New Findings in 2013 Education Poll





Although opposition to Common Core education standards is growing, an overwhelming majority of Americans remain supportive of these standards. A majority also backs government funding of preschool education for disadvantaged children. At the same time, Americans are becoming increasingly resistant to demands for greater education spending and higher teacher pay. They give a higher evaluation to private schools than to public ones in their local community, but opposition to market-oriented school-reform proposals such as performance pay for teachers and school vouchers seems to be on the rise, say Michael Henderson, assistant professor of political science at the University of Mississippi, and Paul E. Peterson, director of the Program on Education Policy and Governance at Harvard University and senior fellow at the Hoover Institution.
Support for the Common Core remains very high despite recent political controversy.

  • Nearly two-thirds of Americans favor adopting these standards in their state, roughly the same share as last year.

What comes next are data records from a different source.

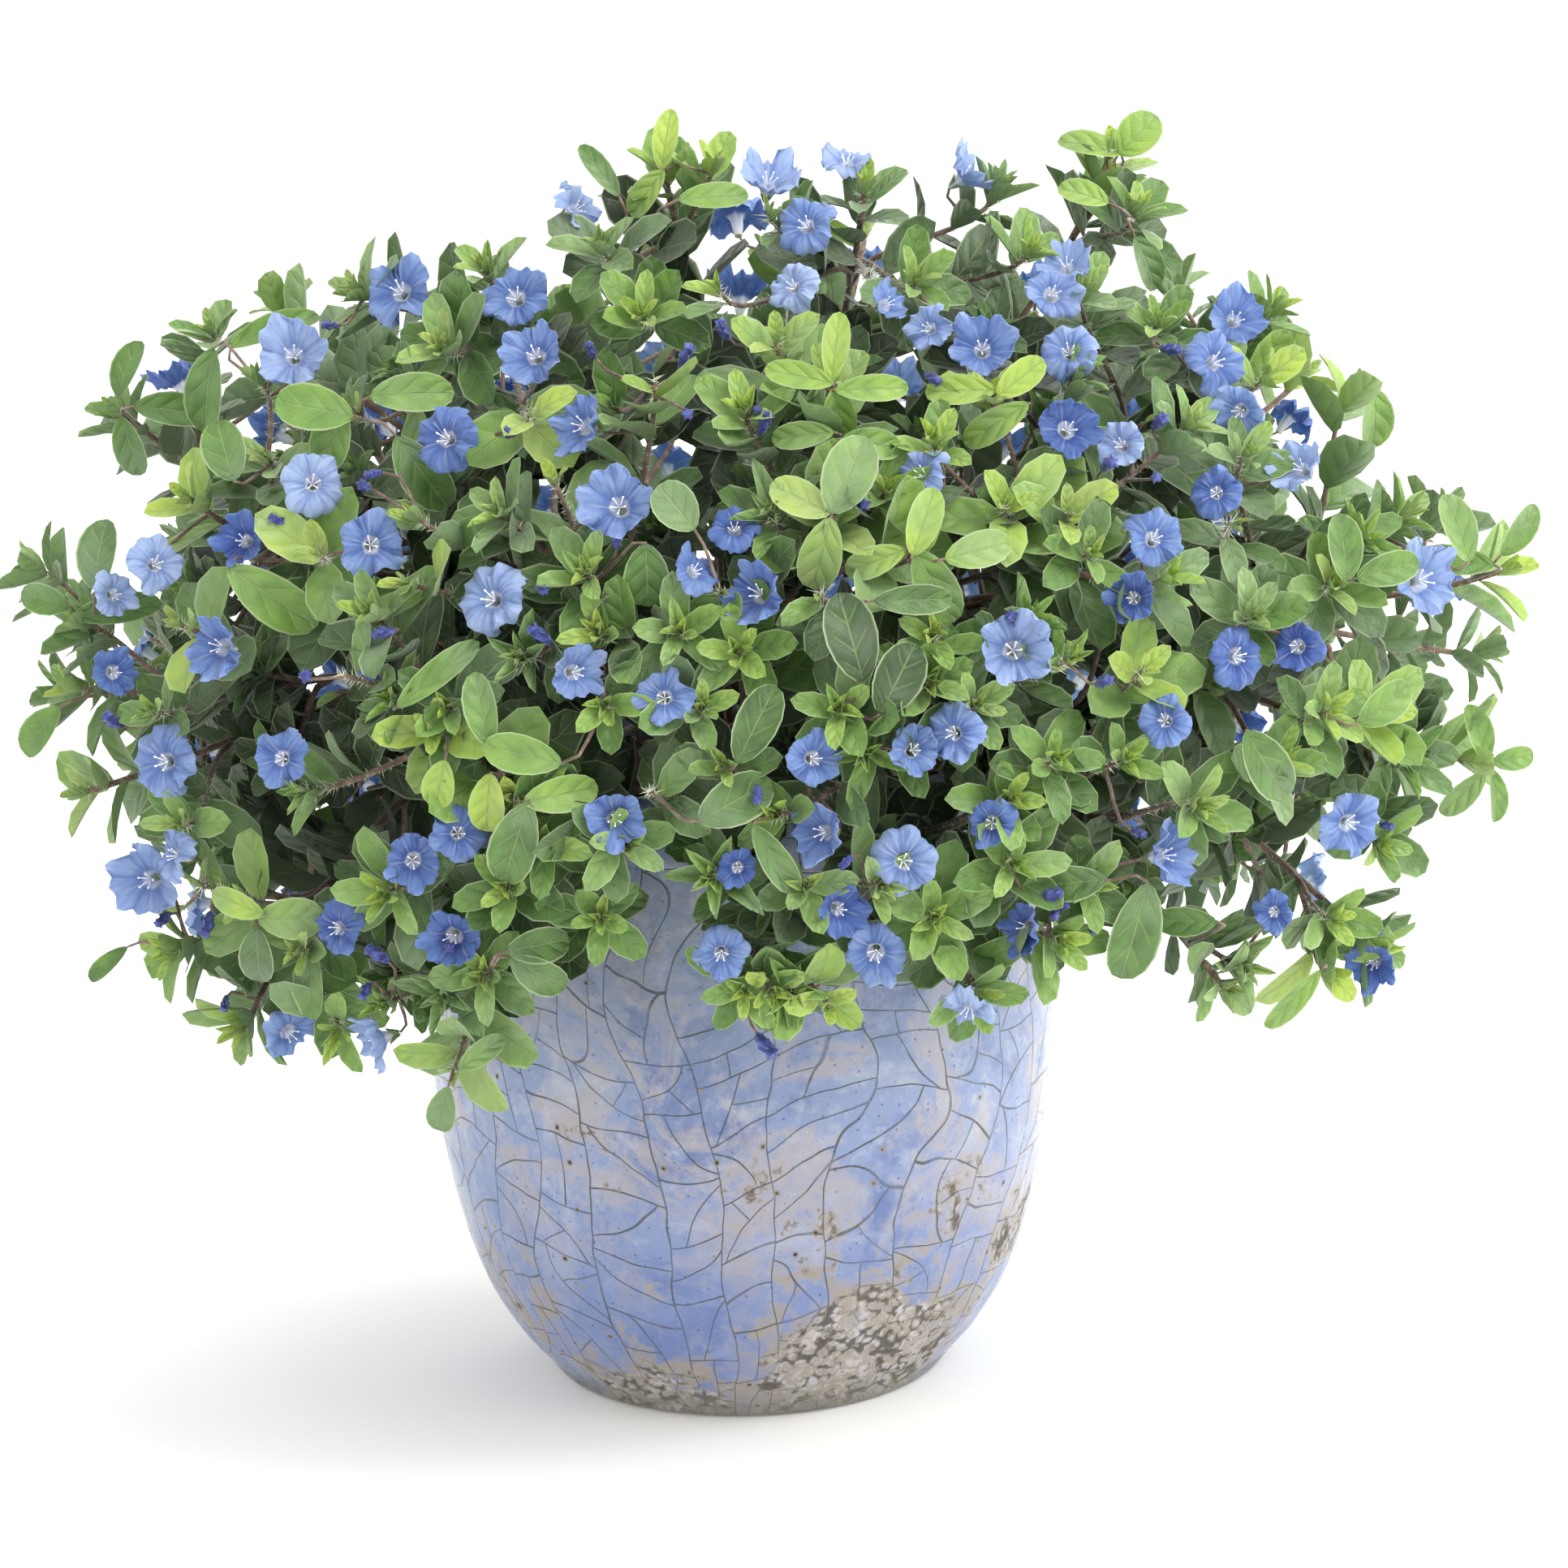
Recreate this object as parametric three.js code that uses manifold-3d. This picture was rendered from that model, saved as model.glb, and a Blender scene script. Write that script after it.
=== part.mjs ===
// A potted dwarf morning glory: a round crackle-glazed pot with its soil and root ball,
// the woody crown in the middle of the soil, leafy branches that arch out of the crown and
// hang over the rim, and blue funnel flowers on the branches.
// Millimetres, +Z up. The origin is the middle of the pot's flat foot, on the ground.
// The front of the plant is towards -Y.

import * as THREE from "three";
import { mergeVertices } from "three/addons/utils/BufferGeometryUtils.js";
import Module from "manifold-3d";

const wasm = await Module();
wasm.setup();

// Gap between two pieces that rest on each other
const SEAT_GAP = 0.3;

// Two solids that share less than this many cubic millimetres are clear of each other
const TOUCH_VOLUME = 1e-6;

// Pot: radius and height of the outside, from the edge of the foot up to the rim
const POT_OUTSIDE = [
  [62.5, 0], [66.5, 6], [74, 14], [82, 26], [89, 42], [93.8, 62],
  [98.8, 90], [100.4, 118], [100.6, 140], [99.3, 168], [96.6, 200],
];
const POT_HEIGHT = 207;
const POT_WALL = 7;
const POT_FLOOR = 10;
const POT_SEGMENTS = 32;
const RIM_ROUND = [[95.4, 205], [92.8, POT_HEIGHT], [90.2, 205]];

// Soil and root ball inside the pot
const SOIL_TOP = 187;
const SOIL_DEPTH = 30;
const SOIL_MOUND = 2.5;
const SOIL_MOUND_AT = 0.7;
const SOIL_FLAT_RADIUS = 28;

// Crown: a low woody knob from which every branch starts
const CROWN_RADIUS = 24;
const CROWN_SEGMENTS = 24;
const CROWN_RINGS = 5;

// Stems
const MAIN_STEM_RADIUS = 1.3;
const SIDE_STEM_RADIUS = 1;
const MAIN_STEM_SIDES = 5;
const SIDE_STEM_SIDES = 4;
const MAIN_STEM_STEPS = 6;
const SIDE_STEM_STEPS = 3;
const SIDE_STEM_SHORTEST = 18;
const STEM_CLEARANCE = 4;
const STEM_SAMPLES = 32;
const SWAYS = [0, 7, -7, 14, -14, 21, -21, 30, -30];
const SWAY_AT_ROOT = 1 / 200;

// How far a stem runs on in its first and last direction, as a share of its span
const MAIN_STEM_REACH = [0.42, 0.38];
const SIDE_STEM_REACH = [0.3, 0.3];

// What makes a fork a poor choice, in millimetres: each radian of turn and each shoot already there
const FORK_TURN_COST = 40;
const FORK_CROWD_COST = 25;

// Leaves
const LEAF_LENGTH = 24;
const LEAF_WIDTH = 14;
const LEAF_THICKNESS = 1.6;
const LEAF_ROOM = 1.12;
const LEAF_TURNS = [0, 35, -35, 70, -70];
const LEAF_RAISE = 0.25;

// Leaves of a stem: share of its length, degrees off the stem, and size, on each side in turn
const MAIN_LEAVES = [[0.98, 55, 0.8], [0.98, 60, 0.8], [0.84, 45, 1], [0.7, 65, 1.1], [0.54, 60, 1.1]];
const SIDE_LEAVES = [[0.97, 50, 0.8], [0.97, 55, 0.8]];

// Flowers: radius and height of the funnel, from its closed base round the rim to the throat
const FUNNEL = [[0, 0], [1.5, 0], [2, 5], [11, 10], [10.7, 10.8], [1.6, 6.6], [0, 6]];
const FUNNEL_SEGMENTS = 8;
const FLOWER_DEPTH = 10;
const STALK_RADIUS = 0.8;
const STALK_LONGEST = 34;
const STALK_SHORTEST = 2;
const STALK_INSIDE = 2;
const STALK_FROM_SHARE = 0.45;
const MOST_FLOWERS = 22;

// The eye that the lists of tips and flowers are read from, in front of the pot
const EYE_DISTANCE = 1700;
const EYE_ELEVATION = THREE.MathUtils.degToRad(13);
const EYE_ROLL = THREE.MathUtils.degToRad(1.6);
const SIGHT = new THREE.Vector3(15.8, 0, 189);
const SIGHT_ACROSS = 12.6;
const SIGHT_UP = 182.5;
const TOWARDS_EYE = new THREE.Vector3(0, -1, 0.25);

// The foliage's outline: height and the largest distance from its middle
const FOLIAGE_MIDDLE = 13;
const FOLIAGE_FLATNESS = 0.84;
const FOLIAGE_HEART = new THREE.Vector3(FOLIAGE_MIDDLE, 0, 215);
const FOLIAGE_TRIES = 24;
const FOLIAGE_OUTLINE = [
  [85, 150], [105, 190], [130, 212], [165, 226], [205, 238], [245, 240],
  [275, 232], [310, 210], [340, 178], [370, 124], [390, 76], [404, 20],
];

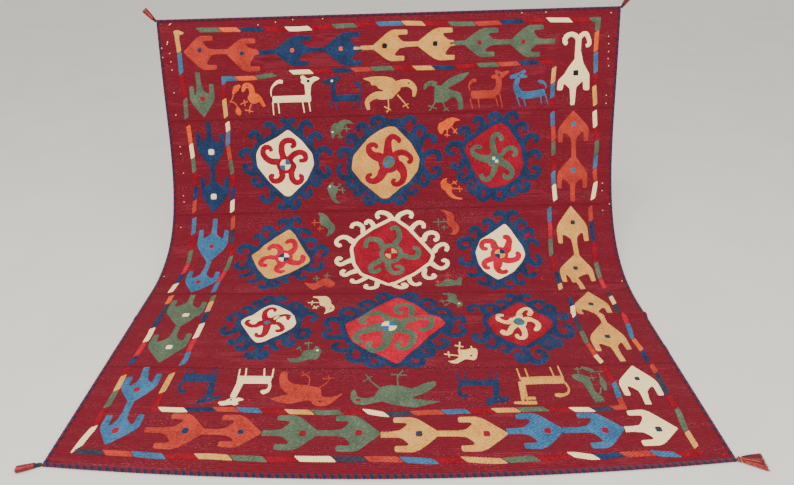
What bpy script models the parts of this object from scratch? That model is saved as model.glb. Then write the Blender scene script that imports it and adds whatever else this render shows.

  • Adoption of the Common Core is in fact one of the most popular reform proposals about which Henderson and Peterson inquired.
  • Yet opposition to Common Core may be strengthening, as the policy has come under increasing criticism from groups at both ends of the political spectrum.
The public holds the schools in its local community in higher regard than it holds the nation's schools.
  • Nearly half say that their local public schools deserve a grade of either "A" or "B," but only about one-fifth say the same for the nation's public schools.
  • But if the public thinks better of local public schools than it does of those in the nation as a whole, it is definitely more satisfied with local private schools than with public ones.
Declining support for school spending and teacher pay.
  • Among respondents not told actual spending levels, only 53 percent support higher funding, down 10 percentage points from the 63 percent who were supportive a year ago.
  • Information about current spending decreases support for higher levels of spending.
  • Among those told how much local schools currently spend, support for spending increases was 43 percent, the same as a year previously.